O Parque da Paz é, então, uma pequena amostra daquilo que já foi a Margem Sul. É a Margem Sul possível. E aquele lago uma metáfora. Não foi com pouco choque que vi as pessoas a mandarem pão e bolachas para a água, para aparecer um imenso cardume de percas que o fazia desaparecer muito antes dos patos conseguirem ingeri-lo, os cisnes a atacar os peixes, as gaivotas à espera de uma distracção destes e um velhote, ao meu lado, a exclamar, perante a minha mais que certa expressão de terror: "Tá a ver ali os patinhos a nadar ao lado da pata? Já não é a primeira vez que vejo um desaparecer na boca de uma perca. Este lago não é um lago.

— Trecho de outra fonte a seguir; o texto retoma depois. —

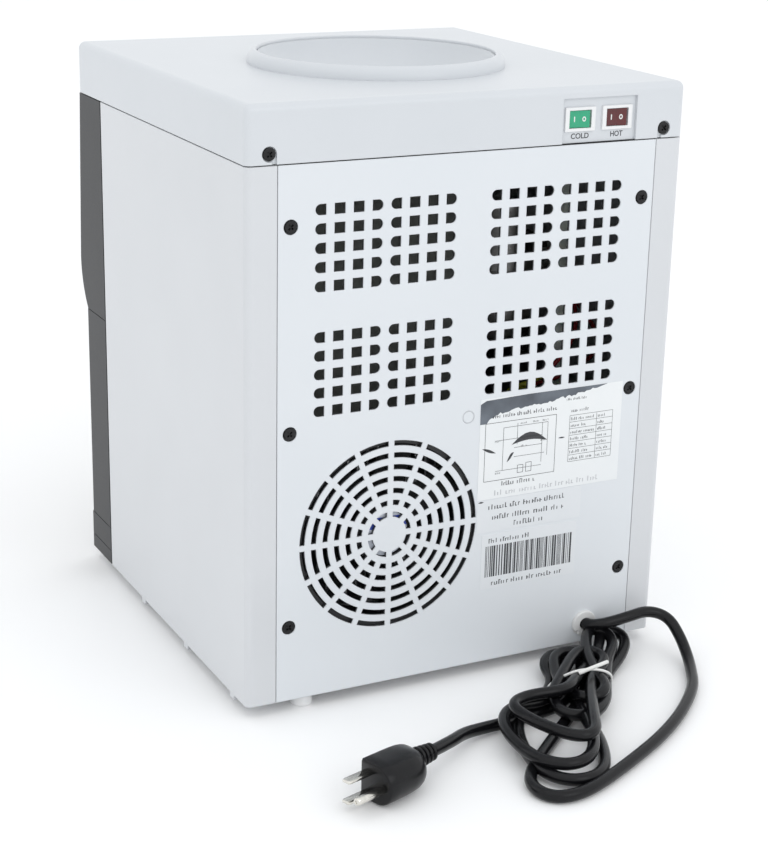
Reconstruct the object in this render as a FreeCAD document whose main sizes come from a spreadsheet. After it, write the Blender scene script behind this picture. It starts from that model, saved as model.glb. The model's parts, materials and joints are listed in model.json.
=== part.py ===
import FreeCAD, Part
import math
import os
from types import SimpleNamespace

import Sketcher

# A countertop water dispenser that takes a bottle on top, cools and heats the
# water and gives it out at two taps in front. Millimetres. The front faces -Y,
# +Z is up and the origin is on the worktop under the middle of the body.

DIMENSIONS = {
    # The casing.
    "body_width": 291.8,
    "body_rear": 152.0,
    "body_bottom": 8.0,
    "seam_height": 339.0,
    "top_height": 373.0,
    "top_front": -141.4,
    "wall": 2.5,
    "seam_gap": 0.7,
    "corner_radius": 4.0,
    "top_edge_radius": 4.5,
    "panel_front": -95.8,
    "panel_gap": 1.4,
    # The dark front.
    "head_bottom": 188.4,
    "head_knee": -148.9,
    "head_knee_height": 222.4,
    "front_line": -136.4,
    "lip_front": -152.0,
    "tray_top": 35.3,
    "tray_bottom": 18.3,
    "alcove_half": 100.0,
    "alcove_back": -77.5,
    "lens_height": 300.0,
    "lens_radius": 2.6,
    "lens_spacing": 16.0,
    # The rear cover.
    "cover_half": 126.3,
    "cover_sheet": 2.3,
    "cover_screw_x": 118.3,
    "cover_screw_low": 56.5,
    "cover_screw_step": 123.15,
    "top_screw_x": 131.5,
    "top_screw_height": 344.9,
    "recess_radius": 4.5,
    "recess_depth": 1.4,
    "vent_middle": 57.5,
    "vent_low": 188.0,
    "vent_high": 263.3,
    "vent_column_pitch": 12.05,
    "vent_row_pitch": 11.25,
    "vent_hole_width": 6.9,
    "vent_hole_height": 6.5,
    "fan_x": 51.2,
    "fan_height": 106.3,
    "grille_radius": 60.4,
    "grille_pitch": 7.6,
    "grille_slot": 3.4,
    "grille_spoke": 3.7,
    "gland_x": -93.5,
    "gland_height": 21.2,
    "cord_radius": 3.8,
    # The collar and the bottle's seat.
    "seat_y": 18.7,
    "collar_inner": 76.0,
    "collar_outer": 82.4,
    "rim_height": 381.0,
    "neck_radius": 29.5,
    "neck_bottom": 300.0,
    # The switches.
    "switch_plate_left": -111.0,
    "switch_plate_right": -58.7,
    "switch_plate_top": 366.0,
    "switch_plate_depth": 2.0,
    "cold_switch_x": -71.4,
    "hot_switch_x": -97.6,
    "switch_height": 353.3,
    "rocker_half": 7.0,
    "rocker_tilt": 8.0,
    "rocker_sink": 4.4,
    # The taps.
    "tap_x": 38.0,
    "tap_y": -116.0,
    "tap_inlet_height": 150.0,
    "lever_pivot_y": -124.0,
    "lever_pivot_height": 176.0,
    "pin_radius": 1.5,
    # The tanks.
    "cold_tank_left": -42.0,
    "cold_tank_right": 98.0,
    "cold_tank_front": -30.0,
    "cold_tank_rear": 62.0,
    "cold_tank_bottom": 82.0,
    "cold_tank_top": 325.0,
    "foam": 10.0,
    "hot_tank_x": -98.0,
    "hot_tank_y": 15.0,
    "hot_tank_radius": 36.0,
    "hot_tank_bottom": 175.0,
    "hot_tank_top": 290.0,
    # The feet.
    "foot_x": 105.5,
    "foot_rear": 142.6,
    "foot_front": -118.0,
    "foot_radius": 6.8,
    # The plug on the end of the power cord.
    "plug_x": 120.0,
    "plug_y": 275.0,
    "plug_height": 12.5,
    "plug_turn": 17.0,
}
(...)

É um inferno para esta bicharada".

7 comentários:

Zorze Zorzinelis disse...

Muito bonito o texto, mesmo muito bonito - gostei muito de o ler!

Anónimo disse...

Gostaste de o ler, mas tiveste que fazer pausa para as três refeições do dia?

Anónimo disse...

Foi o testemunho do nosso ouvinte de Cheleiros Sur Mer. Passamos já de seguida à crítica literária desta semana, que dedicamos ao compêndio em capa brochada da Dica da Semana, sob a chancela da Lidl, Livreiros, SA...

Anónimo disse...

Olha faz-me uma capa brochada pode ser?

Anónimo disse...

Só faço capas em Conqueror rugoso. As bróchadas tens que ser tu a fazer!

Anónimo disse...

Então chancelamos...

Anónimo disse...

Ó parvo qdo é que me ligas? OU ESCREVES???